Today was the kind of day that we Hamsters (Belling-hamsters, which I didn't make up!) live for. Bright blue sky, warm and sunny. I'm telling you, there's no better place to live...Now I know that lots of people think their part of the country--the world, even--is the best place. Years ago, when E was in preschool, she became friends with a little girl whose dad was in the airforce, stationed in the northwest. I got to know the parents a little over the course of that year, and they could hardly wait to get back to where they'd come from. I think they were from Kansas. Maybe Missouri. They talked about buying property, living where life was better and slower. I could buy that, of course. We lived in a city in those years, and I wasn't particularly fond of the bustle myself. But when they started talking about how they liked the wide open spaces of their home country, the way they could watch the sun all the way across the sky, I probably tipped my head like I was a confused puppy dog. The place they most loved actually made me claustrobic. Seriously.
I've traveled to the middle of this country a time or two, driven through the wide plains of Kansas, where grass grows in undulating waves. One summer, with my grandmother, I lay on a bed with a very old black fan rotating about two feet from my face, but the air it moved was so stale I finally ran a cool bath and sank into it for relief. In the next room, my blind grandmother and her childhood friend (whose name was Fern), laughed and spoke a language only those who'd lived it could understand. That whole Kansas trip I felt suffocated, farther out of my element than in all those countries I'd visited across the sea. My mother, who'd spent many years on her grandparents' farm there, had told us to be sure and climb the hill across the road from the farm, because one could see for miles around at the top. When my sister and I got to the farm, we looked all over for the alleged 'hill'. Turns out it was nothing more than a slight bump, which took no more than a dozen steps to climb. We walked up the gentle incline, and took turns pretending we were about to fall off a cliff. In fact, I think the driveway in front of my current home is steeper than that little mound. But sure enough, it was the only hill around.

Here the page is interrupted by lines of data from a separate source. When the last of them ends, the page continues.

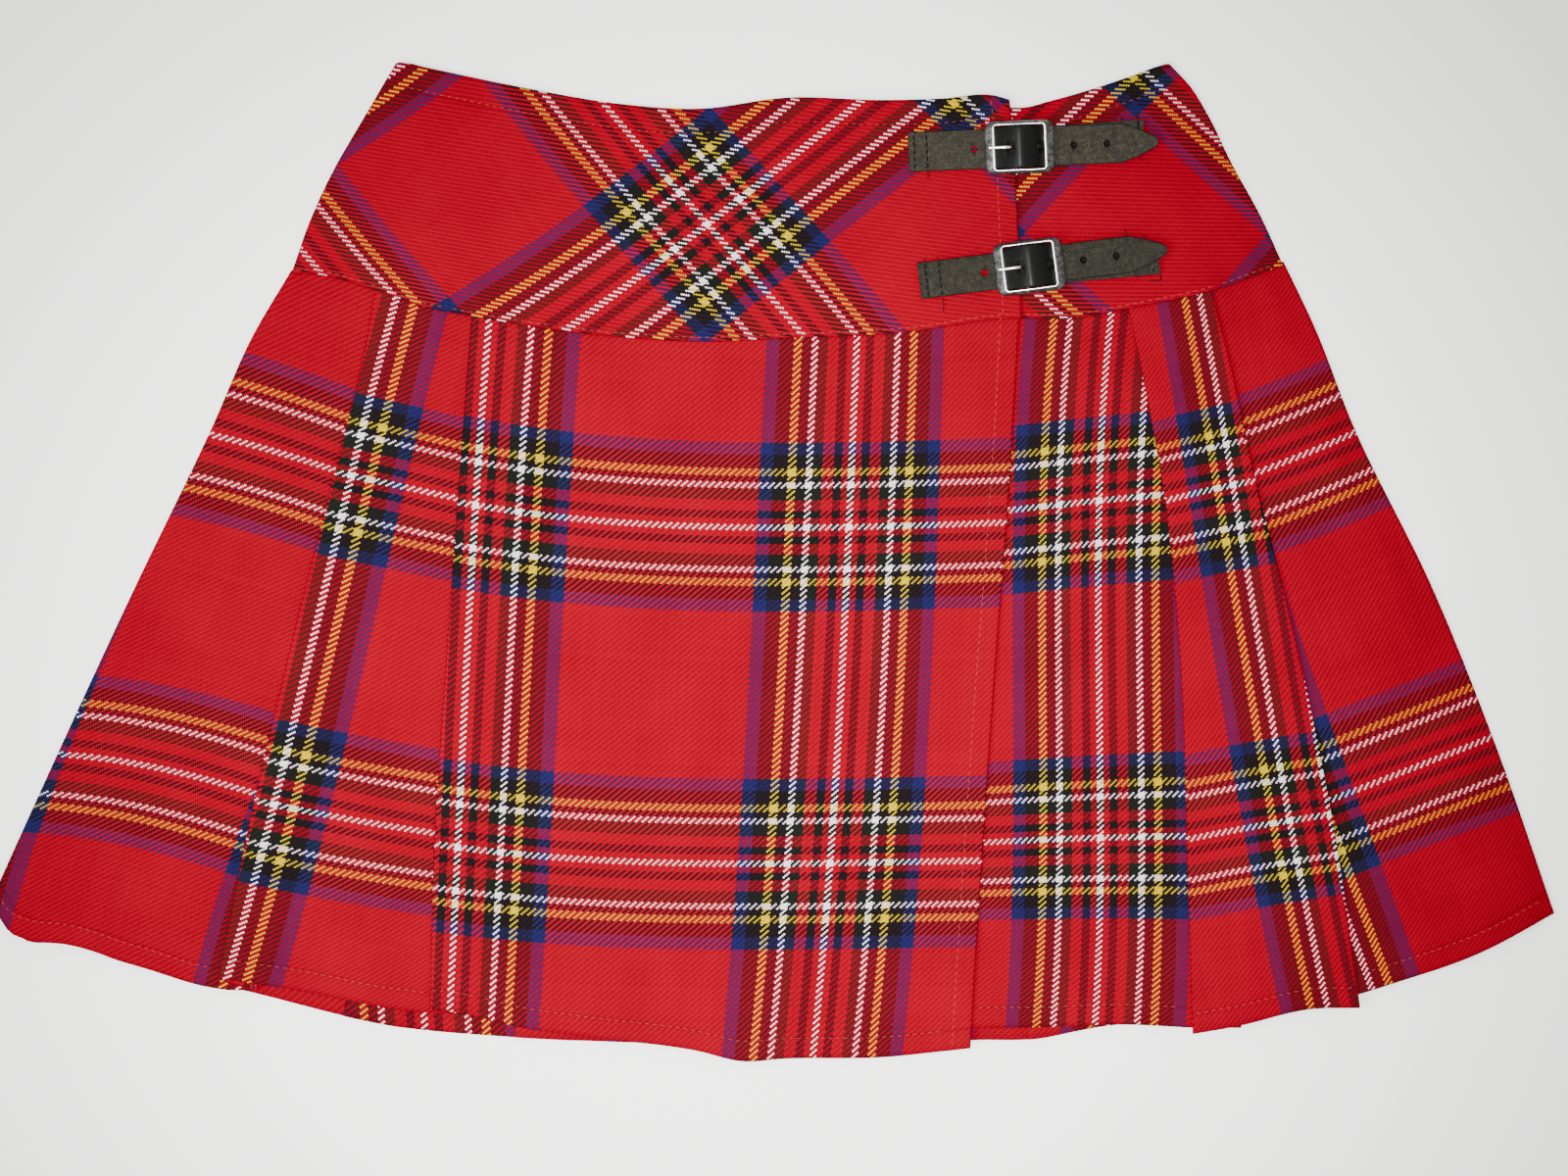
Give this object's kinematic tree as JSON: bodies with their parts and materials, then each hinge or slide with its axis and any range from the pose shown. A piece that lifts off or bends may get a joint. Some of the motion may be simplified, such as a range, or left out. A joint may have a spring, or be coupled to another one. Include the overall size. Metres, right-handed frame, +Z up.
{
  "type": "tartan skirt",
  "caption": "Red tartan mini kilt laid flat: bias-cut hip yoke, pleated skirt, wrap-over apron and buckled leather straps at the hip.",
  "frame": {"origin": "middle of the outline's bounding box, on the surface the skirt lies on", "axes": "+X to the right of the front as seen, +Y towards the waist, +Z up out of the front"},
  "size_m": [0.6704, 0.4284, 0.0145],
  "materials": {
    "red_tartan": "matt two-by-two wool twill, woven in a red check with blue, black, green, yellow and white lines",
    "black_leather": "grained, low sheen",
    "pewter": "cast, softly polished"
  },
  "bodies": {
    "root": {"yoke_front_over": "red_tartan", "yoke_front_under": "red_tartan", "yoke_back": "red_tartan", "skirt_front_over": "red_tartan", "skirt_front_under": "red_tartan", "skirt_back": "red_tartan", "strap_upper": "black_leather", "strap_lower": "black_leather", "chape_upper": "black_leather", "chape_lower": "black_leather", "buckle_upper": "pewter", "buckle_lower": "pewter", "prong_upper": "pewter", "prong_lower": "pewter"}
  },
  "joints": []
}
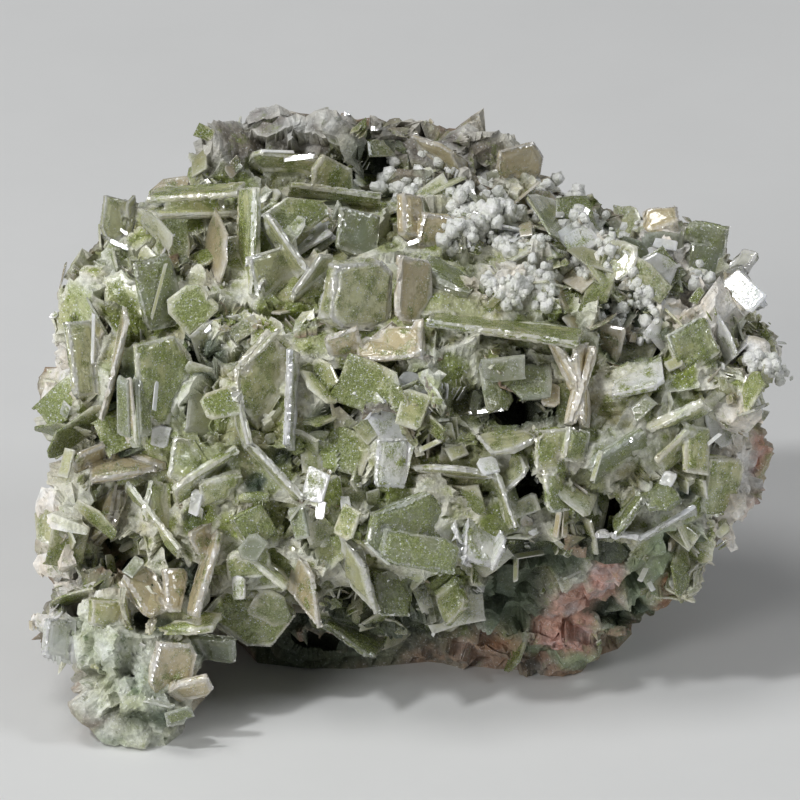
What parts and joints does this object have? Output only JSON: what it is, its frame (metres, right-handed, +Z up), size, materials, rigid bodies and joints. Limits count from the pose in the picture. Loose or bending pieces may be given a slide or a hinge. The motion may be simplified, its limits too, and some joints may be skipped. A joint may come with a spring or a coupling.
{
  "type": "wulfenite with duftite specimen",
  "caption": "Loose mineral specimen: thin wulfenite tablets and blades, many crusted with green duftite, on a knobbly matrix with a flat broken base.",
  "frame": {"origin": "centre of the bounding box in plan, on the surface that the specimen rests on", "axes": "+Z up, the show face with the crystals toward -Y and leaning back, +X to the right for one who looks at the show face"},
  "size_m": [0.0592, 0.0376, 0.0397],
  "materials": {
    "rock": "rough, crusted green with red-brown rock where it is bare",
    "dark_green_crystal": "dark glassy to sparkling green",
    "green_crusted_crystal": "crusted with tiny sparkling green crystals",
    "brown_beige_crystal": "smooth and glassy, brown to beige",
    "white_crystal": "chalky white to mirror bright",
    "pale_crystal": "clear to pale beige, glassy"
  },
  "bodies": {
    "root": {"matrix_rock": "rock", "wulfenite_beige_block_pair": "brown_beige_crystal", "wulfenite_beige_triangle_and_blade": "pale_crystal", "wulfenite_big_dark_green": "dark_green_crystal", "wulfenite_big_translucent_block": "pale_crystal", "wulfenite_brown_beige_blade": "brown_beige_crystal", "wulfenite_brown_curved_top": "brown_beige_crystal", "wulfenite_brown_fan": "brown_beige_crystal", "wulfenite_brown_tapered": "brown_beige_crystal", "wulfenite_corner_clear": "dark_green_crystal", "wulfenite_dark_clear_square": "dark_green_crystal", "wulfenite_dark_clear_under": "dark_green_crystal", "wulfenite_dark_glassy_right": "dark_green_crystal", "wulfenite_dark_under_plate": "dark_green_crystal", "wulfenite_double_edge_plate": "dark_green_crystal", "wulfenite_green_block": "dark_green_crystal", "wulfenite_green_brown_block": "green_crusted_crystal", "wulfenite_green_right": "green_crusted_crystal", "wulfenite_green_square_low": "green_crusted_crystal", "wulfenite_green_tooth": "green_crusted_crystal", "wulfenite_green_white_ledge": "green_crusted_crystal", "wulfenite_grey_and_beige_low": "pale_crystal", "wulfenite_grey_purple_and_green_edge": "green_crusted_crystal", "wulfenite_growth_lines_and_blades": "pale_crystal", "wulfenite_hanging_grey_white": "white_crystal", "wulfenite_jagged_dark_green": "dark_green_crystal", "wulfenite_large_curved_green": "green_crusted_crystal", "wulfenite_large_green_left": "green_crusted_crystal", "wulfenite_large_lower_green": "green_crusted_crystal", "wulfenite_lobe_beige": "brown_beige_crystal", "wulfenite_lobe_clear": "dark_green_crystal", "wulfenite_long_ledge_and_curtain": "green_crusted_crystal", "wulfenite_long_pale_blades": "pale_crystal", "wulfenite_long_thin_edges": "white_crystal", "wulfenite_low_left_edge_and_plate": "green_crusted_crystal", "wulfenite_mirror_right": "white_crystal", "wulfenite_mottled_right": "green_crusted_crystal", "wulfenite_olive_tilted": "brown_beige_crystal", "wulfenite_pale_hexagon": "pale_crystal", "wulfenite_pale_lens_blade": "pale_crystal", "wulfenite_pale_rimmed": "green_crusted_crystal", "wulfenite_pink_edge_left": "pale_crystal", "wulfenite_pink_top_right": "brown_beige_crystal", "wulfenite_ridge_right": "pale_crystal", "wulfenite_smooth_beige": "pale_crystal", "wulfenite_sparkly_hexagon": "green_crusted_crystal", "wulfenite_speckled": "white_crystal", "wulfenite_splayed_bundle": "pale_crystal", "wulfenite_striated_left": "pale_crystal", "wulfenite_tall_edge": "green_crusted_crystal", "wulfenite_tilted_pair": "pale_crystal", "wulfenite_top_edge": "green_crusted_crystal", "wulfenite_top_left_shelves": "pale_crystal", "wulfenite_two_section_tablet": "pale_crystal", "wulfenite_upper_left_squares": "white_crystal", "wulfenite_upright_edge": "white_crystal", "wulfenite_white_drusy": "white_crystal", "wulfenite_white_edge_terrace": "white_crystal", "wulfenite_white_upright_block": "white_crystal"}
  },
  "joints": []
}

And Beve and I took the kids up to Alberta a couple summers for various things, where the road laid out in front of us, with empty fields on either side, from horizon line to horizon line. The sky was like a blue curtain hanging all down to earth. And you know, I had what surely must have been a panic attack driving through that featureless land. I might be a little crazy (and even more so for admitting it), but it felt claustrophobic to me, like all the air had disappeared in the emptiness of the terrain. And it suddenly hit me what my trouble was. I like living on the edge of the continent. I like marine air, and soaring evergreens, and hills so tall no one could mistake them for anything but hills--and even mountains. Actual mountains.
Yep, this is my place on earth. My real place. The rolling hills on the Palouse, where I grew up, I've always called 'the geography of my soul,' and in some sense it's completely true. It's certainly been the grist for the mill of my so-called creativity. And the foundation of faith that was planted there has reaped a bounty in my life. But as far as living, as far as where I want to retire and grow old, well, it's right here among the varigated greens of the many evergreens here, the breathtaking view from our flagstone patio of the bay, the island beyond--this is perhaps the geography of my chronology.
It's a good thing, though, that we're all drawn to different places. Otherwise all of us clustered together would tip this planet straight out of its orbit. We need the balance of our differences--for food, for community, for life. So, this day, when Beve and I, with the help of two of our kids, planted my Mother's Day flowers in their summer pots, spent the rest of the daylight hours, weeding and moving plants around the garden, I am thankful for the glory of this place, the joy of creation in this particular geography. And I thank God that all across this world, others are feeling just as glad for their own place, their own geography.